- Task details:
Only one stretch of the data below should be repeated: the lines from the line containing "caps = all_keys()" through the line containing "UP = Vector((0, 0, 1))", inclusive, exactly as they are.
**** Given data ****
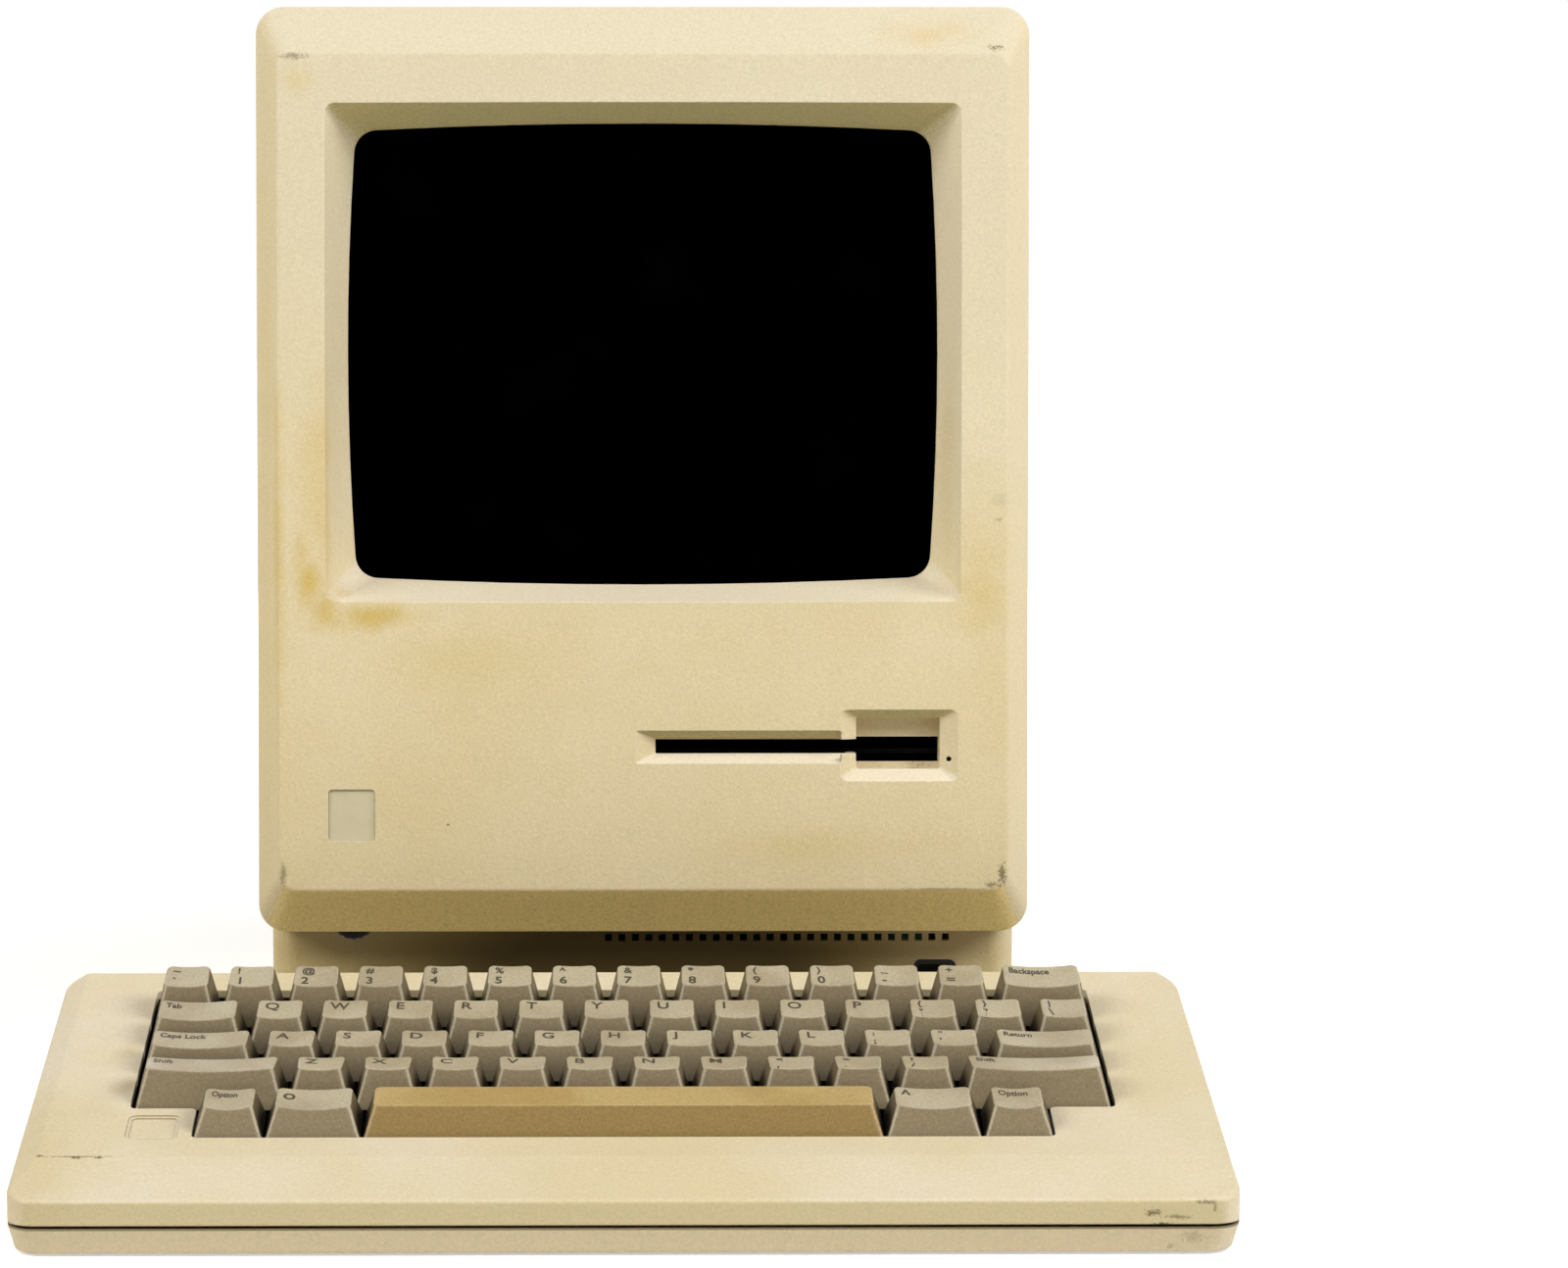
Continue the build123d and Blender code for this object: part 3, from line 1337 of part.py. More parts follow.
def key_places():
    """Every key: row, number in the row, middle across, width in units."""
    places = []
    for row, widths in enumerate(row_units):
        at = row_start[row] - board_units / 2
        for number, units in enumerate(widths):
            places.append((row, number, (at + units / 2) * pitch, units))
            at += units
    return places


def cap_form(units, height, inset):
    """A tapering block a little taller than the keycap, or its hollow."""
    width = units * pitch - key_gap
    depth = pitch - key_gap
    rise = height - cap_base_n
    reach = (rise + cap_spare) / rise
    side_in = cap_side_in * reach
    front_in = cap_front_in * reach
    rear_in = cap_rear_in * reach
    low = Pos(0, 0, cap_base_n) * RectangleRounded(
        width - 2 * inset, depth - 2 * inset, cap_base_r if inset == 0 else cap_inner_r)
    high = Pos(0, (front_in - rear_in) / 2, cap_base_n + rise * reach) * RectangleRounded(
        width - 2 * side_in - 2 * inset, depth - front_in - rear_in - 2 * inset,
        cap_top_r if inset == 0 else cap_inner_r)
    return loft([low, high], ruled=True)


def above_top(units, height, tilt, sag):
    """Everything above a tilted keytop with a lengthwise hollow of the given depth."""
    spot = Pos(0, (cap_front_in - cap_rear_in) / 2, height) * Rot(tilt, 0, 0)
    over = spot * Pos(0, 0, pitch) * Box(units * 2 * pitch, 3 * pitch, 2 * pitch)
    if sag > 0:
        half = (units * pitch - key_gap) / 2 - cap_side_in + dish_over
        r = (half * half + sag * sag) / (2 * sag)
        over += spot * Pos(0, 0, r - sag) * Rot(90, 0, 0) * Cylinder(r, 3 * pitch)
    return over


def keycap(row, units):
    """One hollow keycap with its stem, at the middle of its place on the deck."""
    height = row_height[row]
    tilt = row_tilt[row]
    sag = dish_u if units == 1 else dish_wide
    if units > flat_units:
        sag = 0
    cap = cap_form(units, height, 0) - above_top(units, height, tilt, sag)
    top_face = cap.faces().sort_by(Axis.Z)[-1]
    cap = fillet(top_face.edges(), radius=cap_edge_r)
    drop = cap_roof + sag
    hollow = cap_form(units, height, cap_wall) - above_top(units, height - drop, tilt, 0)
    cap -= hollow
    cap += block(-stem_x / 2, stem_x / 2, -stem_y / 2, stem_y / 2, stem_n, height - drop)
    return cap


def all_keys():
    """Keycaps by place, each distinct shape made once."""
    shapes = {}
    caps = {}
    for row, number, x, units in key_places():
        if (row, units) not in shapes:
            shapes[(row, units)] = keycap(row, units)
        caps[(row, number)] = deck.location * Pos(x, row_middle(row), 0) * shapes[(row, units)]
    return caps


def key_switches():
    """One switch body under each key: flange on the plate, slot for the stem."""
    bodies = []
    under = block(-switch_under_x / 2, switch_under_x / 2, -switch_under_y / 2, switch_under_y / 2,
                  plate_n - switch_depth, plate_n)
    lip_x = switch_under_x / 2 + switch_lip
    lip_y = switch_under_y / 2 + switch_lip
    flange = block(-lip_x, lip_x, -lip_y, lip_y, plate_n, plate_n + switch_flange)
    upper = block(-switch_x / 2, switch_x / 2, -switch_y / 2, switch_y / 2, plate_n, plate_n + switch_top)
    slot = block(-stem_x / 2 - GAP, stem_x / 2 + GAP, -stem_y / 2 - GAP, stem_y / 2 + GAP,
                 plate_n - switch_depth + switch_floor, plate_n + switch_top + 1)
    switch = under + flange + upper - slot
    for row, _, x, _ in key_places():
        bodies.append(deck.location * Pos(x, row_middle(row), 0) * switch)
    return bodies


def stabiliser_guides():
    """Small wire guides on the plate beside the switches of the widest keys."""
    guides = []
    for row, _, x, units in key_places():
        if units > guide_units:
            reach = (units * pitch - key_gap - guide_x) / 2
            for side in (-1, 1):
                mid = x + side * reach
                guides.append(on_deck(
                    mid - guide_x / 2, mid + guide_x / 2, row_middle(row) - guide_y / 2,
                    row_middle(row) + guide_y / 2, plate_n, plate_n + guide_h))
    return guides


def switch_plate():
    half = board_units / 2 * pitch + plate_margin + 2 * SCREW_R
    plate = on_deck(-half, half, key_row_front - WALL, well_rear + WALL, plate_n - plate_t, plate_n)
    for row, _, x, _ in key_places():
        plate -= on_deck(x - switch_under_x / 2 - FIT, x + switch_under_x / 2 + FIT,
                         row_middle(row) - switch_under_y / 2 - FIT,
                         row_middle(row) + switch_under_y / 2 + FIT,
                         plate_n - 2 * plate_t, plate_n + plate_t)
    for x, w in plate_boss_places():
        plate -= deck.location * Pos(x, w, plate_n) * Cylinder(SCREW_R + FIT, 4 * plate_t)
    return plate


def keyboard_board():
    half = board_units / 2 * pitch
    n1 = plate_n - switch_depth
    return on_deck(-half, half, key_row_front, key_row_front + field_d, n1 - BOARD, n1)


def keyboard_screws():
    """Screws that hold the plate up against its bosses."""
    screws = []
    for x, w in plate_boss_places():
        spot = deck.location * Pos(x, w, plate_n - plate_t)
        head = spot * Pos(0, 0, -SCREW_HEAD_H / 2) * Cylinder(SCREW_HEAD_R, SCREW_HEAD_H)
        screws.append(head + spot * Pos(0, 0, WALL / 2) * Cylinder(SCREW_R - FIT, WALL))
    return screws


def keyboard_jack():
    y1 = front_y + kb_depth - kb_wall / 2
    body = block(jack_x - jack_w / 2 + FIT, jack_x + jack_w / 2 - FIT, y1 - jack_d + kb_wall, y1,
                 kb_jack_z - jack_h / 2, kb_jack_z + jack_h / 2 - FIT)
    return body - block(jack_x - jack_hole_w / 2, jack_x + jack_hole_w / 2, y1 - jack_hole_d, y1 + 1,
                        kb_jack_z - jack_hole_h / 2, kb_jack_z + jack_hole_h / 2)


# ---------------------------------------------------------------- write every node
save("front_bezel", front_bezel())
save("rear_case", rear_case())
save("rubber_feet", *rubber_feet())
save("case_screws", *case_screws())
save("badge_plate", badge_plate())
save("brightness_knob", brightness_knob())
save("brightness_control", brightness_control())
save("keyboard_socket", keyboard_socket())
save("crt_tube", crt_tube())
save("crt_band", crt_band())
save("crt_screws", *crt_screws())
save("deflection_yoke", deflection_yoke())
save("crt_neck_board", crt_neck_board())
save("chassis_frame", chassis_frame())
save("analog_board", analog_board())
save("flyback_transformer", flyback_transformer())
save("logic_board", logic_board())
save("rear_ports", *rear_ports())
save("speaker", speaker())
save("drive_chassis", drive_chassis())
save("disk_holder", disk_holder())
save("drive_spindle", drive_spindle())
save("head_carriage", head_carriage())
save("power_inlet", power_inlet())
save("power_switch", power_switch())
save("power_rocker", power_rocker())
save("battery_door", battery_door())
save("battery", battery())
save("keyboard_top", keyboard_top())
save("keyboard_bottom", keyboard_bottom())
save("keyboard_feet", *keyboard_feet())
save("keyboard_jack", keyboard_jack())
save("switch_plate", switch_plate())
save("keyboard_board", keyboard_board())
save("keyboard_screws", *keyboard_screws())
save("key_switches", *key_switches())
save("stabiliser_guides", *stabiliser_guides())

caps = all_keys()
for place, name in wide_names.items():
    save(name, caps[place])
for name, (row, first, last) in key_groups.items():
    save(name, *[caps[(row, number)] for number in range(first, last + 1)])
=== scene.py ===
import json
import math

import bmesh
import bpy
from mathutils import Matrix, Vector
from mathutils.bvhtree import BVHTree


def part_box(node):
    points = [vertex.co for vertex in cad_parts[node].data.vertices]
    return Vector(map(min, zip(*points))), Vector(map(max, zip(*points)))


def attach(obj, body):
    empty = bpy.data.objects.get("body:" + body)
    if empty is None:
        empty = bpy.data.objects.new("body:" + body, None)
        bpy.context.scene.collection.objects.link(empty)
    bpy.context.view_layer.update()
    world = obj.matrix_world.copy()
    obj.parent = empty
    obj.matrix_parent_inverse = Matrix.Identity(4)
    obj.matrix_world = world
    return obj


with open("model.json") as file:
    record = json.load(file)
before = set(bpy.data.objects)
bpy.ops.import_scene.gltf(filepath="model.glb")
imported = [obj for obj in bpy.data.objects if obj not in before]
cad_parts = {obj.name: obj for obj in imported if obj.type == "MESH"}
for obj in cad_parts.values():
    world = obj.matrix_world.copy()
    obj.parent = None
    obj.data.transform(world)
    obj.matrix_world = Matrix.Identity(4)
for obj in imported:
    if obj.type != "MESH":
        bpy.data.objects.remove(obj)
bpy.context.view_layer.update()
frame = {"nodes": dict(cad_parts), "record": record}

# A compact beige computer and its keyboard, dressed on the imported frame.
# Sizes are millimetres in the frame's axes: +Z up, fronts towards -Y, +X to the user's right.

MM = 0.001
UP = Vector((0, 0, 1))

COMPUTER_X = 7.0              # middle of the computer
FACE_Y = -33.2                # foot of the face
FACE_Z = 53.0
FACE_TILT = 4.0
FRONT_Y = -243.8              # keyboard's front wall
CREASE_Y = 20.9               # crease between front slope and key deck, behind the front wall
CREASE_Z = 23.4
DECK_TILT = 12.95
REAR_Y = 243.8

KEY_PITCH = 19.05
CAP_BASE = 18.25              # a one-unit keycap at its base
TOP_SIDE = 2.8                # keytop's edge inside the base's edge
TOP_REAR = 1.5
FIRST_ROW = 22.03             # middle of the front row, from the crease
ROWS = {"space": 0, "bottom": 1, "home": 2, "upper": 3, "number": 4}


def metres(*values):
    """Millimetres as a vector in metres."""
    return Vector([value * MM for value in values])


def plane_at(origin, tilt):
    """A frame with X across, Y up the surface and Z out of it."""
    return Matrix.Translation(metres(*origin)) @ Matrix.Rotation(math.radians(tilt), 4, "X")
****
- The result:
caps = all_keys()
for place, name in wide_names.items():
    save(name, caps[place])
for name, (row, first, last) in key_groups.items():
    save(name, *[caps[(row, number)] for number in range(first, last + 1)])
=== scene.py ===
import json
import math

import bmesh
import bpy
from mathutils import Matrix, Vector
from mathutils.bvhtree import BVHTree


def part_box(node):
    points = [vertex.co for vertex in cad_parts[node].data.vertices]
    return Vector(map(min, zip(*points))), Vector(map(max, zip(*points)))


def attach(obj, body):
    empty = bpy.data.objects.get("body:" + body)
    if empty is None:
        empty = bpy.data.objects.new("body:" + body, None)
        bpy.context.scene.collection.objects.link(empty)
    bpy.context.view_layer.update()
    world = obj.matrix_world.copy()
    obj.parent = empty
    obj.matrix_parent_inverse = Matrix.Identity(4)
    obj.matrix_world = world
    return obj


with open("model.json") as file:
    record = json.load(file)
before = set(bpy.data.objects)
bpy.ops.import_scene.gltf(filepath="model.glb")
imported = [obj for obj in bpy.data.objects if obj not in before]
cad_parts = {obj.name: obj for obj in imported if obj.type == "MESH"}
for obj in cad_parts.values():
    world = obj.matrix_world.copy()
    obj.parent = None
    obj.data.transform(world)
    obj.matrix_world = Matrix.Identity(4)
for obj in imported:
    if obj.type != "MESH":
        bpy.data.objects.remove(obj)
bpy.context.view_layer.update()
frame = {"nodes": dict(cad_parts), "record": record}

# A compact beige computer and its keyboard, dressed on the imported frame.
# Sizes are millimetres in the frame's axes: +Z up, fronts towards -Y, +X to the user's right.

MM = 0.001
UP = Vector((0, 0, 1))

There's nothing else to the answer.